▶ WRITTEN PROBLEM:
Write the material out again, line by line, exactly as it is.

▶ SOURCE MATERIAL:

---*---

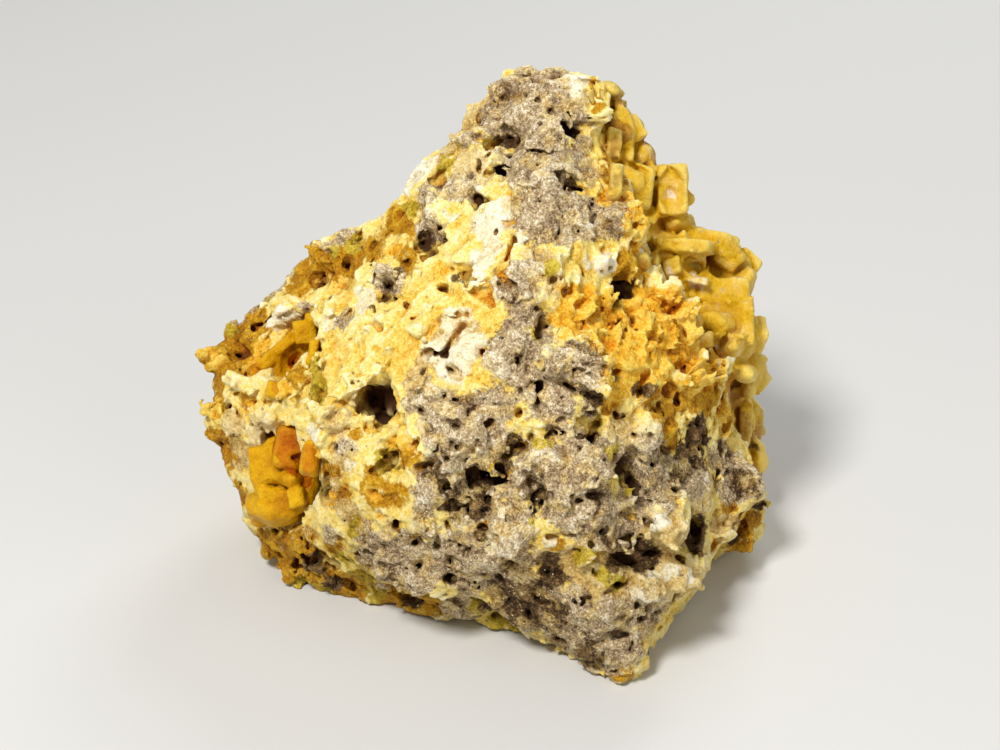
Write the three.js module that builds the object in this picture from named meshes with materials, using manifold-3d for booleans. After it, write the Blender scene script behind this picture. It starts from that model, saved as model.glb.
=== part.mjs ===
// A smithsonite pseudomorph on matrix: a fist-sized, ridged piece of porous rock whose right and back
// sides carry a crust of intergrown yellow crystals. The crystals have the blunt, six-sided dogtooth
// form of the calcite that smithsonite replaced, and some are hollow. Two hollows on the left are
// lined with amber smithsonite.
//
// Units are millimetres, +Z is up and the specimen rests on z = 0. Landmarks are measured from the
// front corner of the base; at the end everything is moved so that the origin is at the middle of the
// bounding box's underside.
import * as THREE from "three";
import { ConvexHull } from "three/addons/math/ConvexHull.js";
import { ImprovedNoise } from "three/addons/math/ImprovedNoise.js";
import { ConvexGeometry } from "three/addons/geometries/ConvexGeometry.js";
import { mergeVertices } from "three/addons/utils/BufferGeometryUtils.js";
import Module from "manifold-3d";

const wasm = await Module();
wasm.setup();

// ---- Driving dimensions ------------------------------------------------------------------------

const HEART = new THREE.Vector3(-22, 46, 40); // the point that every landmark is seen from
const ROCK_DETAIL = 10; // subdivisions of the icosahedron that the rock is shaped from
const CRUST_DETAIL = 6; // the same for the bed that the crystals stand on
const CRUST_THICKNESS = 8; // from the matrix to the crystals' usual tips
const CRUST_BED = 5; // the part of that thickness that is solid crust under the crystals
const CRUST_ROOT = 4; // how far the bed dips into the rock where no crust grows
const ROUGHNESS = { wavelength: 14, height: 2 }; // lumps and dents of the broken rock
const LEVEL_HEIGHT = 9; // the roughness fades out from here down to the level underside
const GAP = 0.35; // between two solids that touch
const TABLE = { width: 300, depth: 40 }; // what the underside is cut level by

// The rock's corners and ridges, [x, y, z]. Flat broken faces span the space between them.
const SUMMIT = [
  [-11, 62, 95], [-17, 60, 95], [-24, 58, 91], [-24, 57, 88], [-31, 56, 84],
  [-4, 63, 92], [1, 63, 89], [3, 63, 85], [-14, 47, 92], [-22, 49, 88], [-6, 51, 87],
];
const LEFT_SLOPE = [
  [-38, 57, 77], [-43, 57, 68], [-51, 60, 62], [-56, 61, 60], [-60, 61, 55], [-68, 59, 48],
  [-74, 59, 44], [-33, 48, 77], [-40, 43, 69], [-51, 52, 59], [-43, 39, 61], [-59, 52, 51],
  [-47, 31, 55], [-56, 38, 46], [-65, 52, 42], [-70, 47, 37],
];
const LEFT_END = [
  [-79, 58, 38], [-76, 55, 34], [-79, 52, 28], [-77, 50, 22], [-74, 48, 17], [-72, 45, 12],
  [-67, 40, 8], [-54, 27, 41], [-64, 37, 31], [-60, 34, 25], [-68, 39, 18], [-57, 27, 16],
];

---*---

▶ ANSWER BELOW:
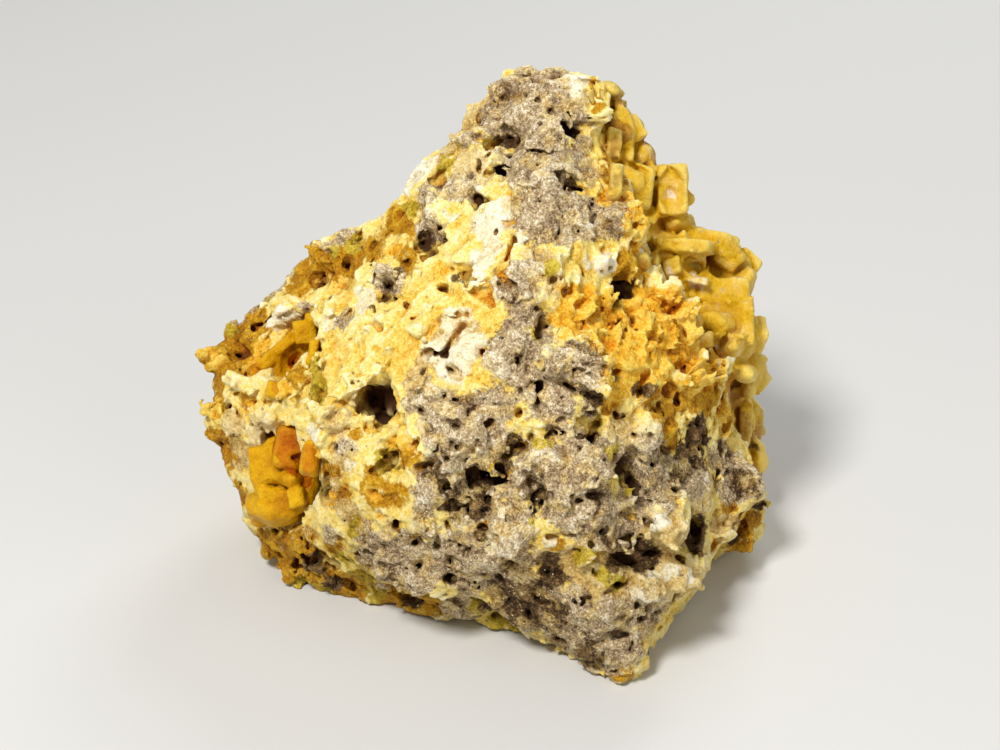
Write the three.js module that builds the object in this picture from named meshes with materials, using manifold-3d for booleans. After it, write the Blender scene script behind this picture. It starts from that model, saved as model.glb.
=== part.mjs ===
// A smithsonite pseudomorph on matrix: a fist-sized, ridged piece of porous rock whose right and back
// sides carry a crust of intergrown yellow crystals. The crystals have the blunt, six-sided dogtooth
// form of the calcite that smithsonite replaced, and some are hollow. Two hollows on the left are
// lined with amber smithsonite.
//
// Units are millimetres, +Z is up and the specimen rests on z = 0. Landmarks are measured from the
// front corner of the base; at the end everything is moved so that the origin is at the middle of the
// bounding box's underside.
import * as THREE from "three";
import { ConvexHull } from "three/addons/math/ConvexHull.js";
import { ImprovedNoise } from "three/addons/math/ImprovedNoise.js";
import { ConvexGeometry } from "three/addons/geometries/ConvexGeometry.js";
import { mergeVertices } from "three/addons/utils/BufferGeometryUtils.js";
import Module from "manifold-3d";

const wasm = await Module();
wasm.setup();

// ---- Driving dimensions ------------------------------------------------------------------------

const HEART = new THREE.Vector3(-22, 46, 40); // the point that every landmark is seen from
const ROCK_DETAIL = 10; // subdivisions of the icosahedron that the rock is shaped from
const CRUST_DETAIL = 6; // the same for the bed that the crystals stand on
const CRUST_THICKNESS = 8; // from the matrix to the crystals' usual tips
const CRUST_BED = 5; // the part of that thickness that is solid crust under the crystals
const CRUST_ROOT = 4; // how far the bed dips into the rock where no crust grows
const ROUGHNESS = { wavelength: 14, height: 2 }; // lumps and dents of the broken rock
const LEVEL_HEIGHT = 9; // the roughness fades out from here down to the level underside
const GAP = 0.35; // between two solids that touch
const TABLE = { width: 300, depth: 40 }; // what the underside is cut level by

// The rock's corners and ridges, [x, y, z]. Flat broken faces span the space between them.
const SUMMIT = [
  [-11, 62, 95], [-17, 60, 95], [-24, 58, 91], [-24, 57, 88], [-31, 56, 84],
  [-4, 63, 92], [1, 63, 89], [3, 63, 85], [-14, 47, 92], [-22, 49, 88], [-6, 51, 87],
];
const LEFT_SLOPE = [
  [-38, 57, 77], [-43, 57, 68], [-51, 60, 62], [-56, 61, 60], [-60, 61, 55], [-68, 59, 48],
  [-74, 59, 44], [-33, 48, 77], [-40, 43, 69], [-51, 52, 59], [-43, 39, 61], [-59, 52, 51],
  [-47, 31, 55], [-56, 38, 46], [-65, 52, 42], [-70, 47, 37],
];
const LEFT_END = [
  [-79, 58, 38], [-76, 55, 34], [-79, 52, 28], [-77, 50, 22], [-74, 48, 17], [-72, 45, 12],
  [-67, 40, 8], [-54, 27, 41], [-64, 37, 31], [-60, 34, 25], [-68, 39, 18], [-57, 27, 16],
];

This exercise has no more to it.